I’ve enjoyed Shaman King, more for the sense of nostalgia watching it brought me than nesseserily the quality of the show itself. It’s a lot of fun, while not super remarkable in any real way. Although I am invested enough at this point that I want to see how it continues and how this adaption ends up. Considering the original anime ended up outpacing the source material and ended up having to invent its own ending.
Which is always strange to me that this was something that even happened back in the day.
Problem is, I’m going to have to wait some semi-arbitrary amount of time to watch the series again thanks to the way Netflix has chosen to air the series. It seems like I’ve finally found myself running foul of the dreaded “Netflix Jail” I’ve heard so many Youtubers talking about.
Despite this being an ongoing weekly anime in its native Japan, running for 52 episodes. Netflix have instead decided to chop the series up into 13 episode chunks and chuck them up on their platform every three months as separate “seasons”
I can see why someone eager to watch and keep up with the series as it comes out would be really frustrated to have to wait so long between the collection of episodes that, in their original airing format where never intended to be broken up this way.
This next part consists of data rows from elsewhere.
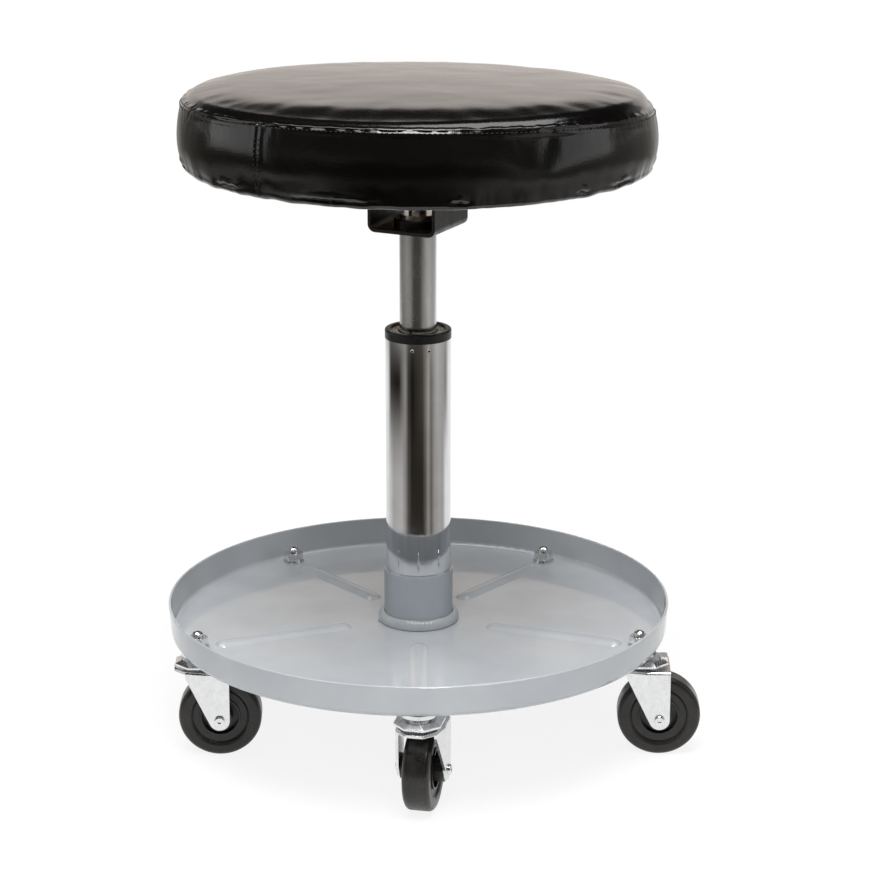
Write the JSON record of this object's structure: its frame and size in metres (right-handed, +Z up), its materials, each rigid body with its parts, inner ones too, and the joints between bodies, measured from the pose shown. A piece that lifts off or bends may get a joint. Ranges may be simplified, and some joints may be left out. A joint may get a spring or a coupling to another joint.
{
  "type": "rolling workshop stool",
  "caption": "Height-adjustable rolling work stool with a round padded seat, gas lift column, round tool tray and swivel castors under the tray.",
  "frame": {"origin": "on the column axis at floor level, under the middle of the tray", "axes": "+Z up along the column; -Y towards the front castor, the side that faced the viewer; +X to the viewer's right"},
  "size_m": [0.4106, 0.3904, 0.5115],
  "materials": {
    "tray_paint": "glossy baked enamel, light blue grey",
    "socket_paint": "baked enamel, light blue grey",
    "weld_paint": "glossy enamel over a rippled weld bead",
    "polished_chrome": "mirror chrome plate",
    "satin_chrome": "hard chrome, ground",
    "zinc_plate": "bright zinc plate",
    "bearing_steel": "polished",
    "plain_steel": "oiled spring steel",
    "black_paint": "semi-gloss black paint",
    "black_plastic": "moulded black plastic",
    "grey_plastic": "moulded light grey acetal",
    "wheel_plastic": "moulded black plastic, satin",
    "plywood": "raw birch plywood",
    "foam": "open-cell foam",
    "cover_leather": "glossy black coated cloth with a fine grain"
  },
  "bodies": {
    "base": {"tool_tray": "tray_paint", "column_socket": "socket_paint", "socket_weld": "weld_paint", "column_tube": "polished_chrome", "guide_bushing": "grey_plastic", "top_ring": "black_plastic", "ring_retainer": "grey_plastic", "foot_plate": "plain_steel", "lower_race": "bearing_steel", "ball_cage": "grey_plastic", "thrust_balls": "bearing_steel", "castor_stems": "zinc_plate", "race_rings": "grey_plastic", "stem_washers": "zinc_plate", "spring_washers": "zinc_plate", "stem_nuts": "zinc_plate"},
    "rod": {"piston_rod": "satin_chrome", "piston": "grey_plastic", "upper_race": "bearing_steel", "rod_clip": "plain_steel"},
    "seat": {"gas_cylinder": "satin_chrome", "rod_guide": "black_plastic", "taper_sleeve": "black_plastic", "seat_bracket": "black_paint", "bracket_screws": "zinc_plate", "tee_nuts": "zinc_plate", "seat_board": "plywood", "foam_pad": "foam", "seat_cover": "cover_leather", "cover_staples": "plain_steel", "lever_pin": "plain_steel"},
    "lever": {"release_lever": "black_paint", "lever_grip": "black_plastic"},
    "button": {"valve_button": "bearing_steel"},
    "fork_1": {"castor_fork_1": "zinc_plate", "castor_plate_1": "zinc_plate", "castor_axle_1": "zinc_plate"},
    "wheel_1": {"castor_wheel_1": "wheel_plastic"},
    "fork_2": {"castor_fork_2": "zinc_plate", "castor_plate_2": "zinc_plate", "castor_axle_2": "zinc_plate"},
    "wheel_2": {"castor_wheel_2": "wheel_plastic"},
    "fork_3": {"castor_fork_3": "zinc_plate", "castor_plate_3": "zinc_plate", "castor_axle_3": "zinc_plate"},
    "wheel_3": {"castor_wheel_3": "wheel_plastic"},
    "fork_4": {"castor_fork_4": "zinc_plate", "castor_plate_4": "zinc_plate", "castor_axle_4": "zinc_plate"},
    "wheel_4": {"castor_wheel_4": "wheel_plastic"},
    "fork_5": {"castor_fork_5": "zinc_plate", "castor_plate_5": "zinc_plate", "castor_axle_5": "zinc_plate"},
    "wheel_5": {"castor_wheel_5": "wheel_plastic"}
  },
  "joints": [
    {"name": "seat_swivel", "type": "hinge", "parent": "base", "child": "rod", "pos_m": [0, 0, 0.085], "axis": [0, 0, 1], "continuous": true},
    {"name": "height_slide", "type": "slide", "parent": "rod", "child": "seat", "axis": [0, 0, 1], "range_m": [-0.06, 0.055]},
    {"name": "lever_tilt", "type": "hinge", "parent": "seat", "child": "lever", "pos_m": [0.00674, 0.0134, 0.428], "axis": [0.8934, -0.4493, 0], "range_deg": [0, 6], "stiffness_Nm_per_rad": 2, "springref_deg": -3.44},
    {"name": "valve_press", "type": "slide", "parent": "seat", "child": "button", "axis": [0, 0, -1], "range_m": [0, 0.0016]},
    {"name": "castor_swivel_1", "type": "hinge", "parent": "base", "child": "fork_1", "pos_m": [0, -0.177, 0.072], "axis": [0, 0, 1], "continuous": true},
    {"name": "wheel_spin_1", "type": "hinge", "parent": "fork_1", "child": "wheel_1", "pos_m": [0.00346, -0.16138, 0.03175], "axis": [-0.9763, 0.2164, 0], "continuous": true},
    {"name": "castor_swivel_2", "type": "hinge", "parent": "base", "child": "fork_2", "pos_m": [0.16834, -0.0547, 0.072], "axis": [0, 0, 1], "continuous": true},
    {"name": "wheel_spin_2", "type": "hinge", "parent": "fork_2", "child": "wheel_2", "pos_m": [0.18433, -0.05525, 0.03175], "axis": [0.0349, 0.9994, 0], "continuous": true},
    {"name": "castor_swivel_3", "type": "hinge", "parent": "base", "child": "fork_3", "pos_m": [0.10404, 0.1432, 0.072], "axis": [0, 0, 1], "continuous": true},
    {"name": "wheel_spin_3", "type": "hinge", "parent": "fork_3", "child": "wheel_3", "pos_m": [0.11817, 0.15071, 0.03175], "axis": [-0.4695, 0.8829, 0], "continuous": true},
    {"name": "castor_swivel_4", "type": "hinge", "parent": "base", "child": "fork_4", "pos_m": [-0.10404, 0.1432, 0.072], "axis": [0, 0, 1], "continuous": true},
    {"name": "wheel_spin_4", "type": "hinge", "parent": "fork_4", "child": "wheel_4", "pos_m": [-0.08839, 0.13987, 0.03175], "axis": [0.2079, 0.9781, 0], "continuous": true},
    {"name": "castor_swivel_5", "type": "hinge", "parent": "base", "child": "fork_5", "pos_m": [-0.16834, -0.0547, 0.072], "axis": [0, 0, 1], "continuous": true},
    {"name": "wheel_spin_5", "type": "hinge", "parent": "fork_5", "child": "wheel_5", "pos_m": [-0.15234, -0.05442, 0.03175], "axis": [-0.0175, 0.9998, 0], "continuous": true}
  ],
  "couplings": [
    {"joint": "valve_press", "follows": "lever_tilt", "m_per_rad": 0.015}
  ]
}
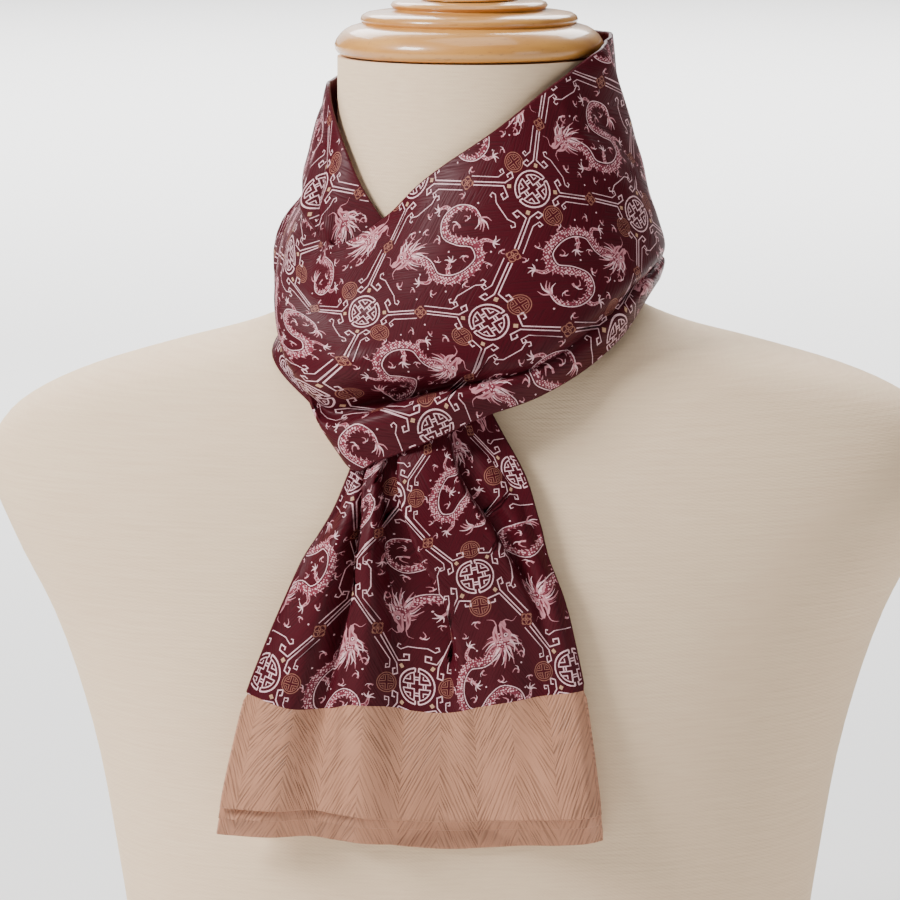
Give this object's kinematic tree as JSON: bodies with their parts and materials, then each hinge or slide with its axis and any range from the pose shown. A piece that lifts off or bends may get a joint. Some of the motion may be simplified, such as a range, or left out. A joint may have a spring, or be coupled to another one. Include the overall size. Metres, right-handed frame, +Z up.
{
  "type": "ascot scarf on a dress form",
  "caption": "Narrow silk scarf looped round the neck of a linen-covered limbless dress form with a turned wooden neck cap.",
  "frame": {"origin": "on the flat base of the dress form, under the axis of its neck", "axes": "+Z up along the neck, -Y out of the chest, +X to the right of a viewer who faces the chest"},
  "size_m": [0.4172, 0.2188, 0.5364],
  "materials": {
    "silk_print": "soft sheen, printed",
    "silk_border": "soft sheen, woven",
    "linen": "plain weave, matt",
    "beech": "clear varnish"
  },
  "bodies": {
    "root": {"band_front": "silk_print", "bight_turn": "silk_print", "nape_wrap": "silk_print", "left_fall": "silk_print", "front_tail": "silk_print", "rear_tail": "silk_print", "front_tail_border": "silk_border", "rear_tail_border": "silk_border", "form_body": "linen", "neck_cap": "beech", "cap_knob": "beech"}
  },
  "joints": []
}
The funny irony is; had this been an ongoing series on Crunchyroll or something, I would have almost certainly fallen off of it. Or at least behind enough that catching up seems like too daunting a task.
Like that Digimon remake series.
Seeing 12 episodes there to have a go at has actually encouraged me to just carve some time aside and binge the whole series in a week or two. So at least in my case, the whole Netflix model seems to have worked… am I making myself the bad guy by admitting that here amongst my anime peers?
So eventually, I’ll probably return to this series when the next chunk of it comes out. It’s so weird. The idea of binging episodes I’ve missed on other platform seems like some unholy mission to me, but Netflix’s model, by pretty much doing the same thing has made the idea more attractive. I have no idea how they do it, but they’ve really gone and got their teeth into me just how they wanted.